Everyone wanted a piece of Wonka’s pie when he became so innovative that other
candy makers could not compete with their own wits, and the competition
resorted to dirty dealings like trying to pay off Wonka’s workers for the
secrets to his success. Wonka, a true capitalist, took matters into his own hands
and fired all of his workers to protect his trade secrets. The public saw this
as a drastic movie and believed the man’s paranoia had gotten the best of him.
Yet when Wonka’s factory doors closed, to everyone’s surprise it continued to produce
great candy and even bolder products. Wonka’s innovation and output grew substantially,
all without any visible work.
It turned out that Wonka had outsmarted everyone and outsourced in a way which
was both economically productive for him and humanitarian for his new workers.
He employed the enigmatic Oompa-Loompas in his factory, creatures whom he
rescued from monsters and employed in his factories. Wonka’s Oompa workers have
an interesting evolutionary story: Roald Dahl’s first edition of Charlie and
the Chocolate Factory explicitly referred to these Oompa- Loompas as African
pygmies who were ravaged by war and destruction; the book was heralded as a
Victorian humanist story. But during the 1970’s, Dahl was heavily criticized
and called a racist. In his revision, Dahl kept the same idea, only making it
more fantastical— the new Oompa-Loompas were little exotic creatures plucked
from their monster-ravaged land and given asylum in Wonka’s factory in exchange
for work.
And work they did, long and hard, at various tasks dependent upon skill. It was
a simple exchange: Wonka needed workers he trust and the Oompa-Loompas needed a
safe home. When both parties seek security, this is the best arrangement. If an
Oompa-Loompa managed to get out of the factory and reveal a Wonka trade secret,
he would be “deported” and sent back to the monsters. This brings new light to
the term job security.
Let us modernize Dahl’s tale: a media distribution company wants to prevent
movies and CDs from being stolen internally and placed on file-sharing networks
and/or sold as bootlegs. This company realizes the only way to prevent workers from
being offered fantastic sums of money for leaking a disc is to make sure the
workers do not have the opportunity to be approached by any competition. One
option would be to take in starving Nigerians or Sudanese war refugees, and
offer them some type of indentured servitude on the condition of deportation
for violation of their contract. Many technology-oriented businesses are
outsourcing overseas and, according to the Outsourcing Institute, one of the
reasons is because they want increased IP security.
With Microsoft employees, this sort of security can only be achieved by making
the detriments of being dishonest outweigh the benefits offered by the competition.

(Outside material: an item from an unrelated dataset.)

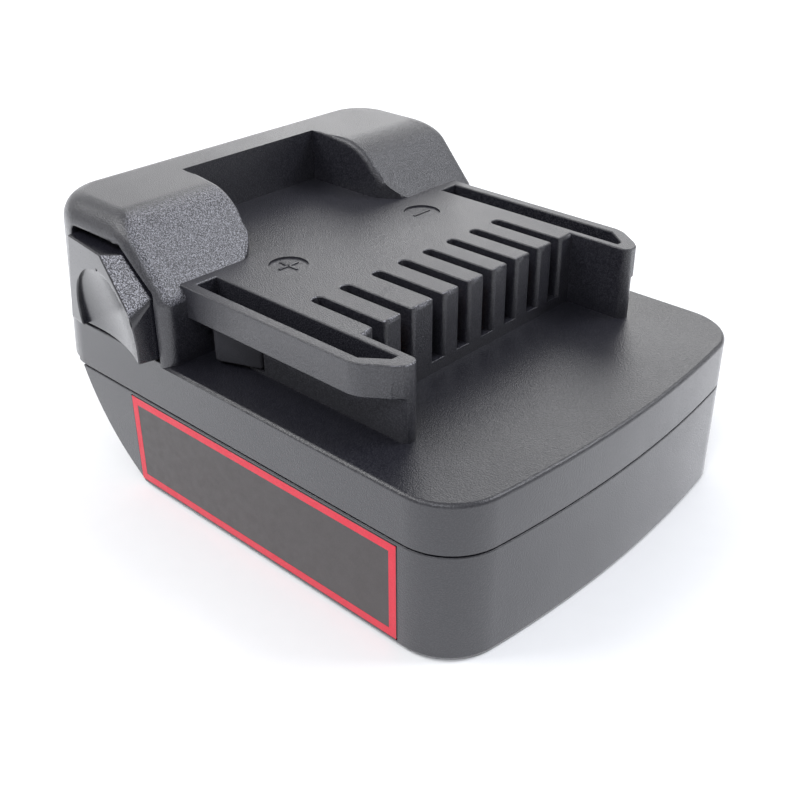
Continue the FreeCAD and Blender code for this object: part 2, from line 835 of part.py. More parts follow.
def latch_flange():
    # The plate behind the opening that keeps the latch in the housing, shaped to the hump's inside
    sill = -latch_flange_sill_lap
    outline = latch_outline(latch_side_gap, sill, latch_knee_gap, latch_head_gap)
    rear, front = outline[0][0], outline[1][0]
    top = latch_opening_top + latch_flange_head_lap
    points = [(rear, outline[0][1]), (front, outline[0][1]), (front, top), (outline[4][0], top)]
    plate = side_slab(points, latch_flange_inner, latch_flange_outer)
    return plate.common(hump_block(wall + latch_flange_gap, seam_height))


def latch_claw():
    # The arm runs forward behind the groove's wall, and the claw reaches out through the window
    low = latch_floor_height + claw_sill_gap
    high = flange_underside - claw_head_gap
    front = claw_rear_x + claw_length
    tip = rail_web_half_width + claw_reach
    root = latch_flange_inner + merge
    bridge_front = hump_face_x - wall - latch_arm_gap
    bridge_rear = bridge_front - latch_arm_width
    points = [
        (bridge_rear, root), (bridge_rear, latch_arm_inner), (front, latch_arm_inner),
        (front, rail_web_half_width), (claw_rear_x + claw_flat, tip), (claw_rear_x + claw_edge, tip),
        (claw_rear_x, tip - claw_edge), (claw_rear_x, latch_arm_outer), (bridge_front, latch_arm_outer),
        (bridge_front, root),
    ]
    return plan_slab(points, low, high)


def latch_stem():
    return across(latch_stem_radius, latch_stem_x, latch_stem_z, latch_stem_tip, latch_flange_inner + merge)


def make_latch_button():
    # Drawn on the left side
    return joined([latch_key(), latch_flange(), latch_claw(), latch_stem()])


def unit(vector):
    return vector.multiply(1.0 / vector.Length)


def make_latch_spring():
    # The spring on the stem, between the guide wall and the latch, drawn as a plain sleeve
    # that is as wide as the coil and holds as much steel as its wire
    length = latch_flange_inner - guide_wall_half
    wire_length = spring_turns * math.hypot(2 * math.pi * spring_radius, length / spring_turns)
    half = wire_length * spring_wire_radius ** 2 / (4 * spring_radius * length)
    outer = same_area(spring_radius + half, plain_sides)
    inner = same_area(spring_radius - half, plain_sides)
    outside = across_post(outer, latch_stem_x, latch_stem_z, guide_wall_half, latch_flange_inner)
    return outside.cut(across_post(inner, latch_stem_x, latch_stem_z, 0, half_width))


def make_output_board():
    board = box(board_rear_x, board_front_x, -board_half_width, board_half_width, board_height, board_top)
    hole_radius = small_screw_radius + fit_clearance
    cuts = [both_sides(upright_post(hole_radius, board_screw_x, board_screw_y, 0, far))]
    gap = fit_clearance
    half = clip_strip / 2 + gap
    for y in contact_places().values():
        for x in clip_tabs():
            cuts.append(box(x - gap, x + clip_tab_length + gap, y - half, y + half, 0, far))
    half = resistor_lead_width / 2 + gap
    for y in (-resistor_lead_y, resistor_lead_y):
        cuts.append(box(resistor_x - half, resistor_x + half, y - half, y + half, 0, far))
    for cutter in cuts:
        board = board.cut(cutter)
    return board


def clip_tabs():
    # Where the two tabs under a clip go through the board
    return (clip_rear_x + clip_tab_rear, clip_rear_x + clip_length - clip_tab_front)


def clip_leaf():
    # One leaf seen from above: straight, bent in to the pinch, then flared out to let the blade in
    rear = clip_rear_x
    line = [(rear, clip_half_width), (rear + clip_length * clip_straight_share, clip_half_width),
            (rear + clip_length * clip_pinch_share, clip_pinch),
            (rear + clip_length, clip_pinch + clip_flare)]
    return line + [(x, y + clip_strip) for x, y in reversed(line)]


def make_clip(y):
    # A fork contact: a spine with two sprung leaves, a foot on the board and two tabs through it
    low = board_top
    high = low + clip_height
    rear = clip_rear_x
    outer = clip_half_width + clip_strip
    half = clip_strip / 2
    leaves = both_sides(plan_slab(clip_leaf(), low + clip_leaf_lift, high))
    spine = box(rear, rear + clip_strip, -outer, outer, low, high)
    foot = box(rear, rear + clip_length - clip_tab_rear, -clip_half_width, clip_half_width, low,
               low + clip_strip)
    tabs = [box(x, x + clip_tab_length, -half, half, board_height - clip_tab_reach, low + clip_strip)
            for x in clip_tabs()]
    clip = joined([leaves, spine, foot] + tabs)
    clip.translate(Vector(0, y, 0))
    return clip


def make_identity_resistor():
    # Lies under the board, with its flat leads bent up through it
    z = board_height - resistor_radius
    half = resistor_lead_width / 2
    low = resistor_x - half
    high = resistor_x + half
    reach = resistor_lead_y + half
    parts = [across(resistor_radius, resistor_x, z, -resistor_half_length, resistor_half_length)]
    parts.append(box(low, high, -reach, reach, z - half, z + half))
    for y in (-resistor_lead_y, resistor_lead_y):
        parts.append(box(low, high, y - half, y + half, z - half, board_top + lead_spare))
    return joined(parts)


def make_terminal_block():
    # The moulded block behind the blades, with guide fins between them
    rear = terminal_block_rear_x
    block = box(rear, receiver_stop_x - fit_clearance, -terminal_block_half_width, terminal_block_half_width,
                terminal_block_bottom, receiver_height)
    block = block.makeChamfer(terminal_block_chamfer,
                              edges_where(block, lambda p: p.z < terminal_block_bottom + 0.01))
    middle = (power_blade_y + signal_blade_y) / 2
    half = rib_thickness / 2
    fins = [box(rear - fin_length, rear + 1, y - half, y + half, blade_bottom, receiver_height)
            for y in (-middle, 0.0, middle)]
    block = joined([block] + fins)
    gap = fit_clearance
    half = blade_thickness / 2 + gap
    for y in blade_places().values():
        block = block.cut(box(rear - 1, tail_front_x + gap, y - half, y + half, blade_bottom - gap,
                              receiver_height + 1))
    pilot_foot = receiver_height - small_screw_length
    pilot = upright_post(small_screw_radius, block_screw_x, block_screw_y, pilot_foot, far)
    return block.cut(both_sides(pilot))


def make_blade(y):
    # A flat blade with a tapered tip, a tail up through the roof and a pad bent over at its top
    half = blade_thickness / 2
    top = blade_bottom + blade_height
    pad_top = wire_start(y).z
    rear = tail_front_x - tail_length
    side = 1 if y < 0 else -1
    tip_x = blade_tip_x + blade_tip_slant
    points = [(blade_tip_x, blade_bottom + blade_tip_slant), (tip_x, blade_bottom)]
    points += [(tail_front_x, blade_bottom), (tail_front_x, pad_top), (rear, pad_top), (rear, top)]
    points += [(tip_x, top), (blade_tip_x, top - blade_tip_slant)]
    blade = side_slab(points, -half, half)
    tip = [edge for edge in edges_where(blade, lambda p: p.x < blade_tip_x + 0.01) if rise(edge) > 1]
    blade = blade.makeChamfer(blade_tip_chamfer, tip)
    ends = sorted([-half * side, (pad_width - half) * side])
    blade = joined([blade, box(rear, tail_front_x, ends[0], ends[1], pad_top - blade_thickness, pad_top)])
    blade.translate(Vector(0, y, 0))
    return blade


def wire_start(y):
    side = 1 if y < 0 else -1
    return Vector(tail_front_x - tail_length / 2, y + side * (pad_width / 2 - blade_thickness / 2),
                  roof_top + tail_rise + blade_thickness)


def wire_section(radius, place):
    # A wire's section with flat sides, of the round wire's area
    ring = ring_points(same_area(radius, wire_sides), wire_sides)
    return Part.makePolygon([place.add(Vector(a, b, 0)) for a, b in ring + ring[:1]])


def bend_points(corner, back, ahead):
    # The places along a right-angled bend, from its start behind the corner to its end ahead of it
    places = []
    for number in range(wire_bend_steps + 1):
        turn = math.pi / 2 * number / wire_bend_steps
        away = Vector(back).multiply(1 - math.sin(turn))
        places.append(corner.add(away).add(Vector(ahead).multiply(1 - math.cos(turn))))
    return places


def make_wire(blade_y, clip_y, radius):
    # An insulated wire from the blade's pad to the board's underside, with two bends of short steps
    start = wire_start(blade_y)
    end = Vector(wire_pad_x, clip_y, board_height)
    level = (start.z + end.z) / 2
    corners = [start, Vector(start.x, start.y, level), Vector(end.x, end.y, level), end]
    bend = min(wire_bend_radius, level - start.z - fit_clearance)
    places = [start]
    for number in (1, 2):
        corner = corners[number]
        back = unit(corners[number - 1].sub(corner)).multiply(bend)
        ahead = unit(corners[number + 1].sub(corner)).multiply(bend)
        places += bend_points(corner, back, ahead)
    places.append(end)
    route = Part.makePolygon(places)
    mitred = 1
    wire = route.makePipeShell([wire_section(radius, start)], True, True, mitred)
    share = wire.Volume / (math.pi * radius * radius * route.Length)
    print("wire length", round(route.Length, 1), "mm, bend radius", round(bend, 1),
          "mm, volume over section times length", round(share, 4))
    return wire


def cross_recess(x, y, z):
    # The driver's cross in a housing screw's head
    arm = driver_cross_width / 2
    thin = driver_cross_thickness / 2
    depth = driver_cross_depth
    along = box(x - arm, x + arm, y - thin, y + thin, z - 1, z + depth)
    return along.fuse(box(x - thin, x + thin, y - arm, y + arm, z - 1, z + depth))


def screw(x, y, head_z, up, sizes):
    # A plain screw with flat sides; up is 1 where its shank points up from the head
    radius, head_radius, head_height, length = sizes
    head = upright_post(head_radius, x, y, 0, head_height)
    body = head.fuse(upright_post(radius, x, y, head_height - fit_clearance, head_height + length))
    if up < 0:
        body = body.mirror(Vector(0, 0, 0), Vector(0, 0, 1))
    body.translate(Vector(0, 0, head_z))
    return body


def make_housing_screws():
    head_height = housing_screw_head_height
    sizes = (housing_screw_radius - fit_clearance / 2, housing_screw_head_radius, head_height,
             housing_screw_length)
    places = [(nose_screw_x, nose_screw_y, nose_screw_seat), (tail_screw_x, tail_screw_y, roof_top)]
    screws = []
    for x, y, seat in places:
        low = seat - head_height
        right = screw(x, -y, low, 1, sizes).cut(cross_recess(x, -y, low))
        screws += [right, other_side(right)]
    return Part.makeCompound(screws)


def small_screw_sizes():
    return (small_screw_radius - fit_clearance / 2, small_screw_head_radius, small_screw_head_height,
            small_screw_length - pilot_spare / 4)


def make_board_screws():
    z = board_height - small_screw_head_height
    return Part.makeCompound([screw(board_screw_x, side * board_screw_y, z, 1, small_screw_sizes())
                              for side in (-1, 1)])


def make_block_screws():
    z = roof_top + small_screw_head_height
    return Part.makeCompound([screw(block_screw_x, side * block_screw_y, z, -1, small_screw_sizes())
                              for side in (-1, 1)])


def make_side_label():
    back = -half_width + label_recess
    plate = box(label_rear_x, label_front_x, back - label_thickness, back, label_bottom, label_top)
    corners = [edge for edge in plate.Edges if abs(edge.Vertexes[0].Point.y - edge.Vertexes[1].Point.y) > 0.1]
    return plate.makeFillet(label_corner_radius, corners)


def save(node, shape):
    shape.exportStep("parts/" + node + ".step")
    print(node, "solids", len(shape.Solids), "valid", shape.isValid(), "volume", round(shape.Volume, 1))


save("upper_housing", make_upper_housing())
save("lower_housing", make_lower_housing())
latch = make_latch_button()
save("latch_button_left", latch)
save("latch_button_right", other_side(latch))
spring = make_latch_spring()
save("latch_spring_left", spring)
save("latch_spring_right", other_side(spring))
save("output_board", make_output_board())
for name, place_y in contact_places().items():
    save(name + "_clip", make_clip(place_y))
for name, place_y in blade_places().items():
    save(name + "_blade", make_blade(place_y))
    wire_radius = power_wire_radius if abs(place_y) == power_blade_y else signal_wire_radius
    save(name + "_wire", make_wire(place_y, contact_places()[name], wire_radius))
save("identity_resistor", make_identity_resistor())
save("input_terminal_block", make_terminal_block())
save("housing_screws", make_housing_screws())
save("board_screws", make_board_screws())
save("block_screws", make_block_screws())
save("side_label", make_side_label())
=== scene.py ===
import math

import bmesh
import bpy
from mathutils import Matrix, Vector
from mathutils.bvhtree import BVHTree


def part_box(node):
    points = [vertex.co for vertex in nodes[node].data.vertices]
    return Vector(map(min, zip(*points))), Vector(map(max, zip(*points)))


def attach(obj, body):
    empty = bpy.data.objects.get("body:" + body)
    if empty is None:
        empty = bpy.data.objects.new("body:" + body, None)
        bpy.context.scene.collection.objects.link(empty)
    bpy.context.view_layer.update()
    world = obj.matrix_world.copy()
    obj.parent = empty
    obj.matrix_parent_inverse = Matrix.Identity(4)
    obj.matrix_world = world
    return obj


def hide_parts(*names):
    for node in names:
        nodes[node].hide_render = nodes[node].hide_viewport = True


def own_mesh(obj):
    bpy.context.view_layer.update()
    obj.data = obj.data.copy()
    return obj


# Looks of a slide-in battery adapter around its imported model. Metres, in the model's own frame:
# +X to the rounded nose, +Y to the left, +Z up, z = 0 on the bottom rim.

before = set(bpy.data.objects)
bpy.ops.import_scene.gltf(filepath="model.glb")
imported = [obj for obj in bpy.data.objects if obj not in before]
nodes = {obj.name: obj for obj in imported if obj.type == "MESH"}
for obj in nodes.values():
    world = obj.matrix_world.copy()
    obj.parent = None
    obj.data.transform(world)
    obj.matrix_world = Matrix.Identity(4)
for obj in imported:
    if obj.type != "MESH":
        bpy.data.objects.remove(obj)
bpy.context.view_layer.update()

MM = 0.001
HOUSING = "housing"

# Places on the upper housing, and directions in which its slope and the latches' slants face
DECK_TOP = 27.5 * MM
FLANGE_UNDERSIDE = 35.0 * MM
PLATFORM_TOP = 40.4 * MM
HUMP_FACE_X = -13.5 * MM
RAIL_SHOULDER_X = 23.0 * MM
RAIL_NOSE_X = 26.0 * MM
RAIL_NOSE_HALF_WIDTH = 27.0 * MM
RECESS_HALF_WIDTH = 15.5 * MM
CROWN_START_X = -28.3 * MM
SLOPE_END_X = -18.6 * MM
SLOPE_WAY = (0.743, 0.0, 0.669)
SLANT_WAYS = ((0.55, -0.55, 0.63), (0.55, 0.55, 0.63))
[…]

A confidentiality agreement only goes so far, and non-disclosure agreements
have a history of failing (if you are threatened with a $5 million lawsuit for
disclosing trade secrets and the competition is willing to pay you $10 million,
which would you choose?). Money and the threat of job loss are not enough to
secure valuable IP security, so the capitalist has to be more ruthless.
Ruthlessness is not always bad; in Wonka’s case it did a lot of good.
In Dahl’s universe, the candy world is better off from Wonka’s distrust. If
Wonka had not sealed off his factory and found the Oompa- Loompas, he would not
have had the leisure and security to come up with his extraordinary ideas. If
Bill Gates fired all his employees tomorrow and designed a completely internal operation,
who could blame him? I for one would not hesitate to call him a hero. After
all, what is good for Willy Wonka is good for America.